Something I realized watching TV last night: people are always hauling off and hitting each other.
Bar fights, food fights, country, city, fights between women, women and men and of course tons of fights between men happen in almost everything we see. They happen in movies, too.
So, yes, Virginia, you are likely saying, you only just noticed this?
Yes and no.
No, because I realize how violent most shows are (even for kids) and grew up seeing violence in movies. Yes, I'm just realizing it because I was ignoring it for so long.
But why, you ask, are you mentioning it now?
The other day I was thinking how easy it is to accept the violence we're seeing every day is normal.

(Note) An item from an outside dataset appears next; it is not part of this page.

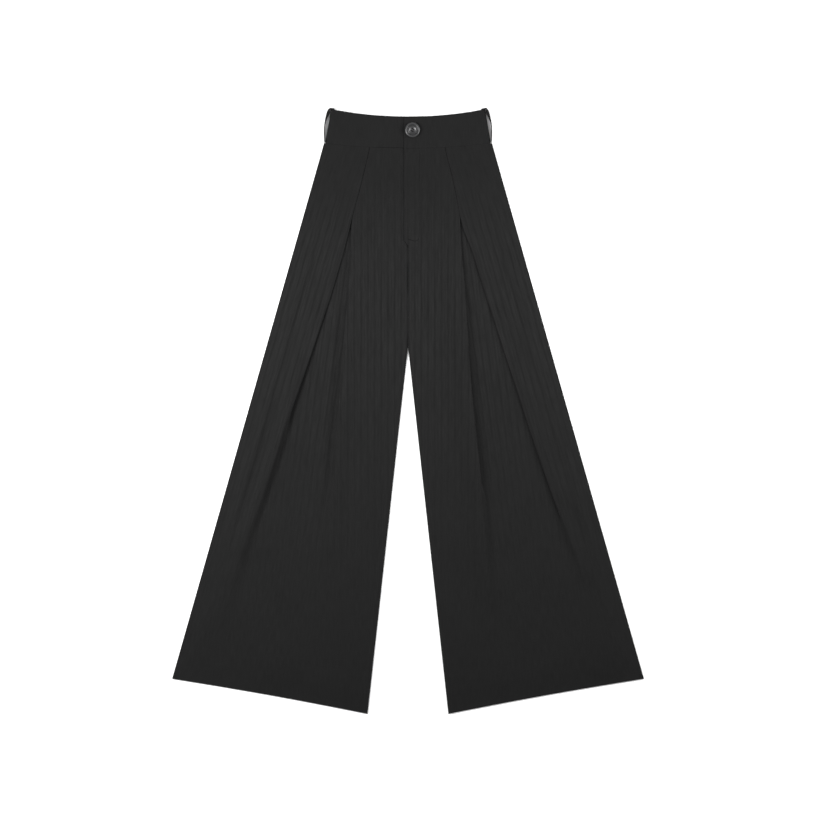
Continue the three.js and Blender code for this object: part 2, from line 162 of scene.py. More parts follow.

But would you seriously hit a co-worker (and knock him down, no less) because he said something that bugged you?
And suppose you do decide to hit that co-worker. Won't there be consequences?
I promise you there will, especially in today's easy-to-sue climate. So is just telling your kids not to hit someone enough?
(Ah, now, she's finally getting to the point).
No it's not, but how do you explain it? I would start by talking about the difference between story, which thrives on conflict, and reality, which eats conflicts and regurgitates them in your face. I just think it's important to talk with kids about this stuff, just as you would when reading a story about a child who meets a stranger in the park and starts talking to him. (And yes, there are still such stories).
Stories will show people doing all sorts of things that don't seem to net many consequences. If there are consequences, chances are they won't happen to everyone, and often not to the "hero" in the story.
Reality, on the other hand, shows us there are often no heroes and LOTS of consequences. So it's wise to keep practicing words with your kids that can be used to reply people who are annoying you. And if some kind of physical outlet is needed, using sports (including boxing) is a good idea too, as long as you can separate the sport from everyday reality too.
Another interesting exercise is to choreograph a fight with your child -- just to show him or her what professional actors and directors have to do to make something look real. I wish my dad or someone had showed me how to fake a fight, because it would have given me a whole new perspective without the preachy tones of "Don't hit. Don't fight."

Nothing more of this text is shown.